The Wolf Among Us, Telltale Games’ second adaptation of a hit comic book series, landed last week. Their previous work, an expansion on the Walking Dead mythos, won innumerable awards last years and was hailed as one of the greatest videogames of all time.
Expectations for their Fables-themed followup were high, but muted. Recent games like Grand Theft Auto 5 were greeted with a firestorm of hype; The Wolf Among Us quietly announced its release date a few days before offering its first chapter to the world.
And its first chapter, “Faith”, is worth the wait. It’s not The Walking Dead, and it has some serious issues, but it hits the same narrative sweet spot.
The Wolf Among Us stars Bigby Wolf, the closest person Fables has to a protagonist, a Wolverinesque adaptation of the Big, Bad Wolf. Like in the comics, Bigby’s the sheriff of the Fables community, walking a fine line between enforcing the law and ripping people’s arms off.
Here’s two points, before we continue: I love Fables, and I didn’t feel great about The Walking Dead because I’m a zombie-hater. I do have history with Telltale, too, having loved their three seasons of Sam and Max adaptations—the videogames equivalent of liking something before it was cool—so I was pretty hyped for The Wolf Among Us.
Wolf takes a lot of the best bits from The Walking Dead. There are choices, and they’re agonizing. The action sequences are violent and immediate, despite being sequences of quick time events. Bigby feels fast and powerful, and while his voice actor’s performance struck me as missing the point for the first thirty minutes, by the end I really warmed to it. It’s not Hugh Jackman as Wolverine, a barely constrained violence. Bigby has his violence under control, and when he loses his cool the performance makes it all the more shocking. His calm makes his explosions all the more shocking.
It’s a shame, then, that the writing falls on the bad side of mediocre. The dialog hears like the comics with significantly more swearing. The whole game kind of feels like someone watched Drive and Pulp Fiction and then made a Fables game with those aesthetics, which I’ve never associated with the comics. The game captures a really great feeling, but not for Fables. It’s a dirty detective story, and while Fables has detectives it rarely feels too dirty.
And even taking it as it is, it’s not a great detective story. A lot of this comes from The Wolf Among Us being a prequel. We—the audience who’ve read the comics—know the status quo they have to achieve. Some people have to survive. Others get shuffled around in their roles. And other characters aren’t in the comics, which means that their odds of survival are incredibly shallow. We’re pretty sure nothing’s going to happen to Bigby or Snow White, no matter what the game tells us. More serious Fables aficionados know what happens to The Woodsman and Ichabod Crane, two major players in the game, and know what to expect from them. Meanwhile, other characters like Tweedle-Dee and Tweedle-Dum don’t appear in the comics, so we kind of know what’s up with them, too.

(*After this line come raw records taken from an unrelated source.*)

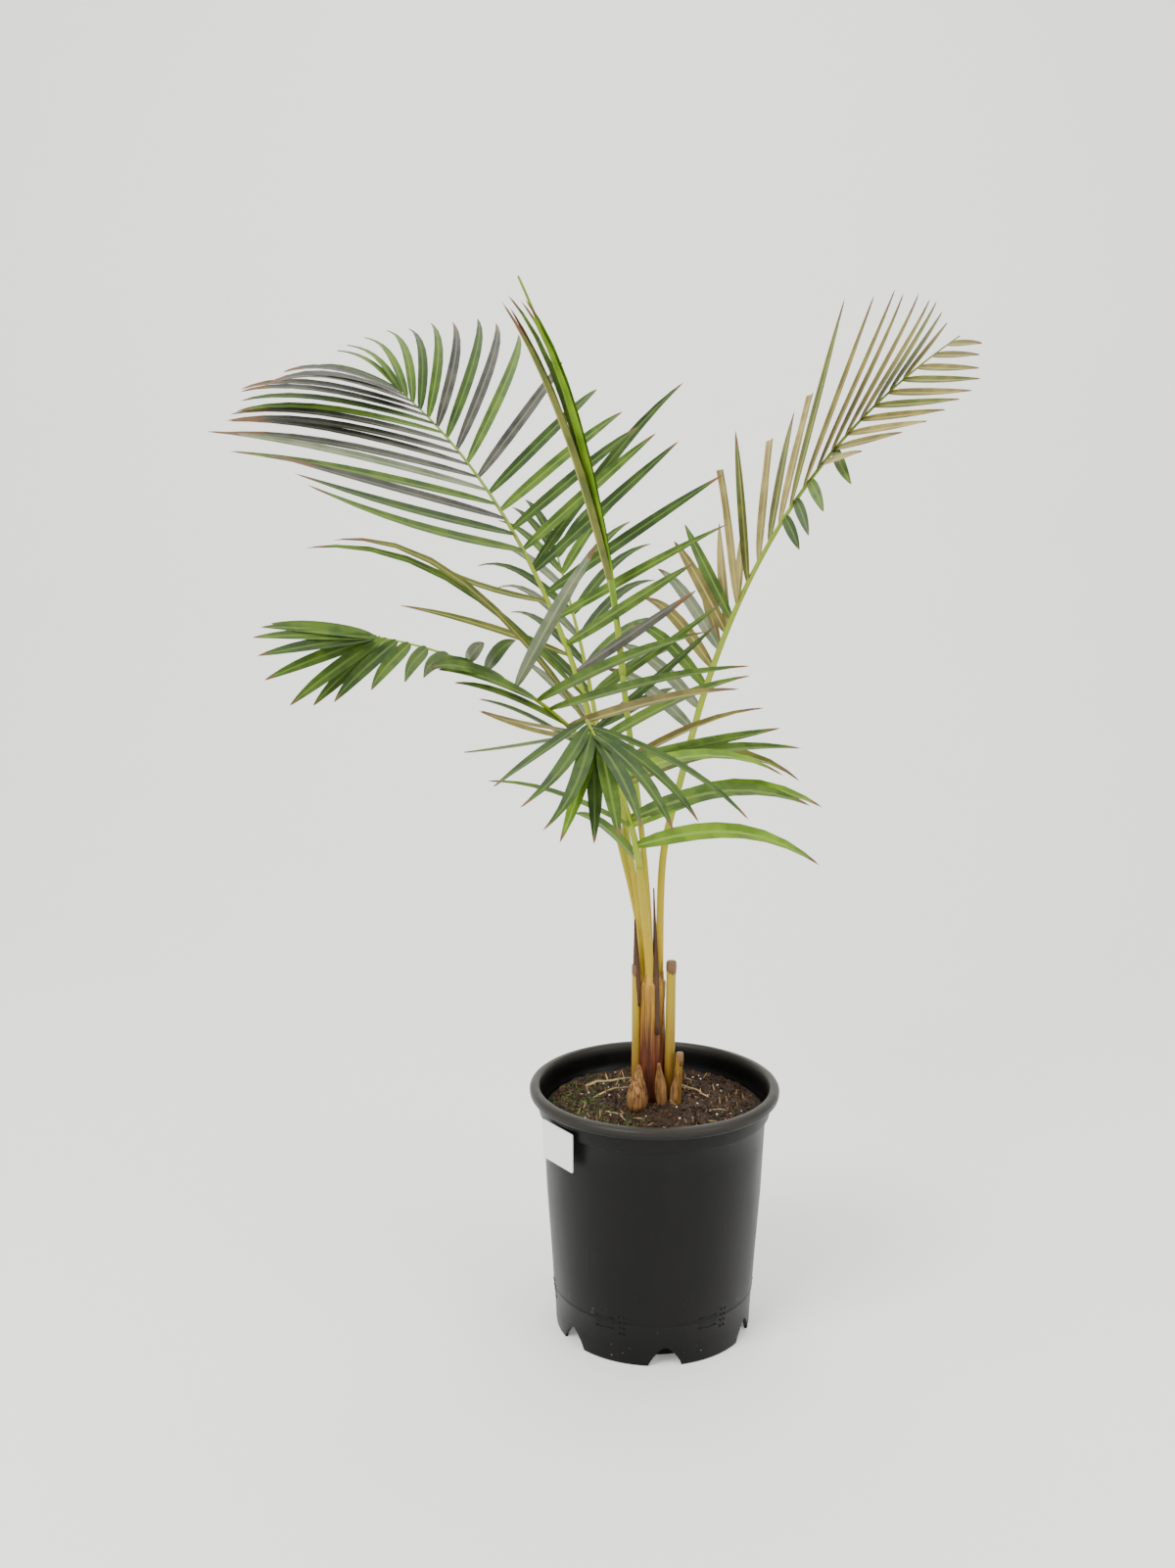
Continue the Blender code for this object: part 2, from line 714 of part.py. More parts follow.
def build_sheaths(group):
    """Dry leaf bases: a bulb at the soil, a flap beside it and two strips higher up."""
    bulb = [(-0.0140, -0.0300, 0.0), (-0.0140, -0.0298, 0.009), (-0.0132, -0.0280, 0.020),
            (-0.0122, -0.0245, 0.033), (-0.0118, -0.0225, 0.042)]
    points = [STEM + Vector(point) for point in bulb]
    limb("sheath_bulb", points, (0.0088, 0.0108, 0.0088, 0.0048, 0.0022), group, "sheath")
    strips = {
        "sheath_flap": (0.0115, (0.010, -0.0185, 0.001), (0.004, -0.0165, 0.050), 0.0018),
        "sheath_curl": (0.0060, (-0.0140, -0.0112, 0.1442), (-0.0165, -0.0125, 0.190), 0.0020),
        "sheath_dark": (0.0040, (0.0062, -0.0105, 0.1290), (0.0020, -0.0115, 0.222), 0.0014),
    }
    for name, (width, foot, tip, thickness) in strips.items():
        low, high = STEM + Vector(foot), STEM + Vector(tip)
        way = (high - low).normalized()
        normal = (Vector((0.0, -1.0, 0.0)) + way * way.y).normalized()
        across = way.cross(normal)
        path = [(low.lerp(high, share), across, normal) for share in (*BLADE_STATIONS, 1.0)]
        widths = [width * share for share in (0.8, 1.0, 0.95, 0.75, 0.45)]
        add_object(name, blade_mesh(name, path, widths, thickness), group, "sheath")


def build_rib(frond):
    """The frond's own spine as a thin round rod."""
    spine = spine_of(frond)
    shares = [0.0, RIB_FACING, *(step / (RIB_POINTS - 1) for step in range(1, RIB_POINTS))]
    thick, thin = frond["rib"]
    radii = [thick + (thin - thick) * share for share in shares]
    points = [point_on(spine, share) for share in shares]
    rod = limb("rib", points, radii, bpy.context.scene.collection, frond["colour"])
    mesh = plain_mesh(rod)
    bpy.data.objects.remove(rod, do_unlink=True)
    return mesh


def build_leaflet(name, frond, spine, row, order, chance, others):
    """A leaflet that clears the other pieces, turned up or down a little where it must be."""
    stray = [chance.uniform(-1.0, 1.0) for _ in range(3)]
    for nudge in NUDGES:
        path, reach = leaflet_path(frond, spine, row, order, stray, nudge, BLADE_STATIONS)
        widths = [row.get("width", frond["width"]) * share for share in BLADE_WIDTHS]
        mesh = blade_mesh(name, path, widths, reach * LEAST_THICKNESS)
        if not touches(mesh, others):
            return mesh
    print("no room for", name)
    return None


def build_frond(name, frond, rib, group, others, chance):
    """A frond's rib and its leaflets, fused."""
    spine = spine_of(frond)
    meshes = [rib]
    for row_name, row in frond["rows"].items():
        for index in range(row["count"]):
            order = index / max(row["count"] - 1, 1)
            label = f"{name}_{row_name}_{index}"
            leaflet = build_leaflet(label, frond, spine, row, order, chance, others)
            if leaflet:
                meshes.append(leaflet)
    whole = fuse(name, meshes, group, frond["colour"])
    print(name, "leaflets", len(meshes) - 1)
    return whole


def build_all():
    clear_scene()
    group = new_collection("kosi palm")
    cutters = new_collection("cutters")
    build_pot(group, cutters)
    build_soil(group)
    build_tag(group)
    build_stem(group)
    build_stubs(group)
    build_sheaths(group)
    for name, frond in FRONDS.items():
        build_petiole("petiole_" + name, frond, group)
    fixed = [tree_of(plain_mesh(thing)) for thing in list(group.objects)]
    ribs = {name: build_rib(frond) for name, frond in FRONDS.items()}
    chance = random.Random(SEED)
    for name, frond in FRONDS.items():
        others = fixed + [tree_of(rib) for other, rib in ribs.items() if other != name]
        whole = build_frond("frond_" + name, frond, ribs[name], group, others, chance)
        fixed.append(tree_of(whole.data))


build_all()
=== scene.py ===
# %% [markdown]
# # A young kosi palm in its nursery pot
# The solids of the plant are loaded first as a fixed frame. Every piece made here stays inside the
# box round those solids, and either takes the place of some of them or dresses them.

# %% Load the frame
import math
import random

import bmesh
import bpy
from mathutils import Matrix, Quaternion, Vector, noise
from mathutils.bvhtree import BVHTree


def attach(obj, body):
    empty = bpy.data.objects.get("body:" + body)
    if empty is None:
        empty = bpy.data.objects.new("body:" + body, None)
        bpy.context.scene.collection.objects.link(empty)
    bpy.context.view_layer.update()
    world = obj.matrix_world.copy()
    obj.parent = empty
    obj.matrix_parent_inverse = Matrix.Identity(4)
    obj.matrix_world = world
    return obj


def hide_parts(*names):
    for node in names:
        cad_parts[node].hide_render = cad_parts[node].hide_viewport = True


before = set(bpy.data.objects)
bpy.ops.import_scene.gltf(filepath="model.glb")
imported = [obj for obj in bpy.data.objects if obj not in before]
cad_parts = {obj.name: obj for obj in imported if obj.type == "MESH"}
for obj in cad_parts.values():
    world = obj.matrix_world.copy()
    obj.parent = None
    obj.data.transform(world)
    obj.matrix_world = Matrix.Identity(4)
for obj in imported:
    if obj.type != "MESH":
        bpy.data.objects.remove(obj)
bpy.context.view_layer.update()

# %% [markdown]
# ## One class for shader sums, one for finishes
# A finish is a small sum of noises and ramps. Writing it with plus and times signs keeps it readable,
# so a wire wraps a socket and turns each sign into a Math node. Colours go through Mix nodes.

# %% Wires and finishes
class Wire:
    def __init__(self, finish, socket):
        self.finish = finish
        self.socket = socket

    def sum_with(self, other, operation, swapped=False):
        pair = (other, self) if swapped else (self, other)
        return self.finish.node("ShaderNodeMath", {"operation": operation}, {0: pair[0], 1: pair[1]})

    def __add__(self, other):
        return self.sum_with(other, "ADD")

    def __sub__(self, other):
        return self.sum_with(other, "SUBTRACT")

    def __mul__(self, other):
        return self.sum_with(other, "MULTIPLY")

    def __rsub__(self, other):
        return self.sum_with(other, "SUBTRACT", True)

    __radd__ = __add__
    __rmul__ = __mul__

    def clamped(self, low, high):
        """0 at low and 1 at high, with a smooth step between."""
        settings = {"interpolation_type": "SMOOTHSTEP"}
        return self.finish.node("ShaderNodeMapRange", settings, {"Value": self, 1: low, 2: high})


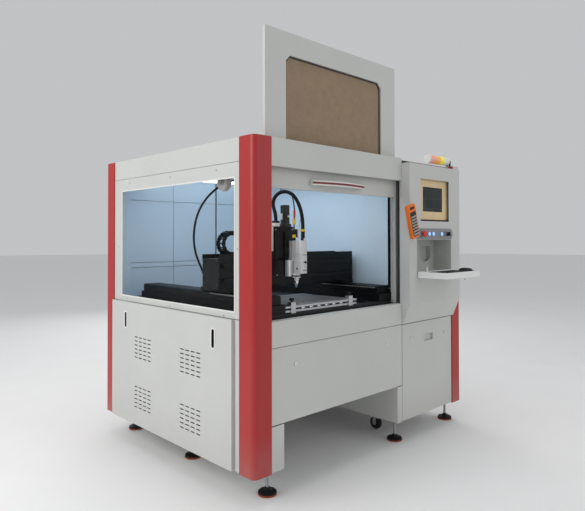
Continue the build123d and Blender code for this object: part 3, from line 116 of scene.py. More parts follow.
def pipe(path, radius, steps=20, ref=(0, 1, 0)):
    # circle of radius r(s) carried along the path, in the plane across its tangent
    path = np.asarray(path, float)
    tangent = np.gradient(path, axis=0)
    tangent /= np.linalg.norm(tangent, axis=1)[:, None]
    side = np.cross(tangent, ref)
    side /= np.linalg.norm(side, axis=1)[:, None]
    up = np.cross(side, tangent)
    angle = np.linspace(0, 2 * np.pi, steps, endpoint=False)[None, :, None]
    radius = np.broadcast_to(radius, len(path))[:, None, None]
    body = path[:, None] + radius * (np.cos(angle) * side[:, None] + np.sin(angle) * up[:, None])
    ends = [np.repeat(path[i][None, None], steps, 1) for i in (0, -1)]
    return np.concatenate([ends[0], body, ends[1]])


def lay(points, axis, centre):
    # turns a shape's own level direction to lie along a row axis, and moves it to its place
    x, y, level = np.moveaxis(points, -1, 0)
    turns = {"z": (x, y, level), "y": (x, level, y), "x": (level, x, y),
             "-z": (x, y, -level), "-y": (x, -level, y), "-x": (-level, x, y)}
    return np.stack(turns[axis], -1) + np.asarray(centre, float)


def swing(points, degrees, about):
    # a turn in the XZ plane about a point: x' = x cos a + z sin a, z' = z cos a - x sin a
    a = math.radians(degrees)
    moved = points - about
    x = moved[..., 0] * math.cos(a) + moved[..., 2] * math.sin(a)
    z = moved[..., 2] * math.cos(a) - moved[..., 0] * math.sin(a)
    return np.stack([x, moved[..., 1], z], -1) + about


def bar(low, high, radius=1.0, bevel=0.6):
    # a bevelled block between two corners
    low, high = np.asarray(low, float), np.asarray(high, float)
    size = high - low
    points = boxy(size[0], size[1], size[2], min(radius, size[0] / 2.1, size[1] / 2.1),
                  min(bevel, size.min() / 3))
    return lay(points, "z", ((low[0] + high[0]) / 2, (low[1] + high[1]) / 2, low[2]))


def piece(name, body, finish, parts, stands=(), crease=32):
    # one object from several closed shapes, welded, with its faces outwards
    vertices, faces, start = [], [], 0
    for points in parts:
        rows, cols = points.shape[:2]
        index = np.arange(rows * cols).reshape(rows, cols) + start
        low, high = index[:-1], index[1:]
        quads = np.stack([low, np.roll(low, -1, 1), np.roll(high, -1, 1), high], -1)
        faces.append(quads.reshape(-1, 4))
        vertices.append(points.reshape(-1, 3))
        start += rows * cols
    mesh = bpy.data.meshes.new(name)
    mesh.from_pydata(metres(np.concatenate(vertices)).tolist(), [], np.concatenate(faces).tolist())
    work = bmesh.new()
    work.from_mesh(mesh)
    bmesh.ops.remove_doubles(work, verts=work.verts, dist=3e-6)
    bmesh.ops.dissolve_degenerate(work, edges=work.edges, dist=1e-6)
    bmesh.ops.recalc_face_normals(work, faces=work.faces)
    work.to_mesh(mesh)
    work.free()
    mesh.polygons.foreach_set("use_smooth", [True] * len(mesh.polygons))
    mesh.set_sharp_from_angle(angle=math.radians(crease))
    made = bpy.data.objects.new(name, mesh)
    bpy.context.scene.collection.objects.link(made)
    mesh.materials.append(finish)
    if body:
        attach(made, body)
    if stands:
        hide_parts(*stands)
    return made


def feed(tree, socket, value):
    # a link where the value is a wire, else the socket's own number or colour
    if isinstance(value, Wire):
        tree.links.new(value.socket, socket)
    else:
        socket.default_value = value


class Wire:
    # a node's output that takes part in sums: each operator adds one Math node
    def __init__(self, tree, socket):
        self.tree = tree
        self.socket = socket

    def maths(self, operation, first, second):
        node = self.tree.nodes.new("ShaderNodeMath")
        node.operation = operation
        feed(self.tree, node.inputs[0], first)
        feed(self.tree, node.inputs[1], second)
        return Wire(self.tree, node.outputs[0])

    def __add__(self, other):
        return self.maths("ADD", self, other)

    def __radd__(self, other):
        return self.maths("ADD", other, self)

    def __sub__(self, other):
        return self.maths("SUBTRACT", self, other)

    def __rsub__(self, other):
        return self.maths("SUBTRACT", other, self)

    def __mul__(self, other):
        return self.maths("MULTIPLY", self, other)

    def __rmul__(self, other):
        return self.maths("MULTIPLY", other, self)

    def __gt__(self, other):
        return self.maths("GREATER_THAN", self, other)

    def __lt__(self, other):
        return self.maths("LESS_THAN", self, other)


class Finish:
    # one material: a Principled shader and the nodes that feed it
    def __init__(self, name, **fixed):
        self.material = bpy.data.materials.new(name)
        self.material.use_nodes = True
        self.tree = self.material.node_tree
        self.shader = self.tree.nodes["Principled BSDF"]
        for key, value in fixed.items():
            self.shader.inputs[key.replace("_", " ")].default_value = value

    def node(self, kind, settings=None, inputs=None, output=0):
        made = self.tree.nodes.new("ShaderNode" + kind)
        for key, value in (settings or {}).items():
            setattr(made, key, value)
        for key, value in (inputs or {}).items():
            feed(self.tree, made.inputs[key], value)
        return Wire(self.tree, made.outputs[output])

    def place(self, stretch=(1, 1, 1)):
        spot = self.node("TexCoord", output="Object")
        return self.node("Mapping", None, {"Vector": spot, "Scale": stretch})

    def noise(self, scale, detail=2.0, stretch=(1, 1, 1)):
        return self.node("TexNoise", None, {"Vector": self.place(stretch), "Scale": scale, "Detail": detail})

    def height(self):
        # distance above the floor, in metres
        return self.node("SeparateXYZ", None, {0: self.node("TexCoord", output="Object")}, output=2)

    def mix(self, factor, first, second):
        return self.node("Mix", {"data_type": "RGBA"}, {0: factor, 6: first, 7: second}, output=2)

    def bump(self, height, distance, soft=0.0):
        inputs = {"Height": height, "Distance": distance, "Strength": 1.0}
        if soft:
            inputs["Normal"] = self.node("Bevel", {"samples": 4}, {"Radius": soft})
        self.use("Normal", self.node("Bump", None, inputs))

    def use(self, socket, value):
        feed(self.tree, self.shader.inputs[socket], value)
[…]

Except I wish there were more unknown characters, because their portrayals of the main cast sometimes seem off. Snow White, in particular, feels a lot more like she does mid-run of the series than she did at the beginning. There’s a scene in a cab, midway through the episode, which will make Fables fans happy but reads like fanfiction, because it doesn’t ring true to the characters #1 existence. The game’s penultimate moment, meanwhile, makes me think the whole series is a deus ex machina away from nonexistence.
These are a lot of complaints, but in truth I had a lot of fun with The Wolf Among Us. As a Fables fan, I struggled with the game, but as someone who plays videogames I was enthralled. If I shut off the canon-obsessed portion of my brain—the kind that’s reread the comics twice, even the sorta miserable Jack spinoff series—I can appreciate The Wolf Among Us’ kinetic fight sequences, tense conversations, and intense, contrary style.
It’s a lovely game, and I wish it wasn’t wearing a Fables hat, because then it would just feel like a breath of fresh air instead of an unwelcome twist of canon.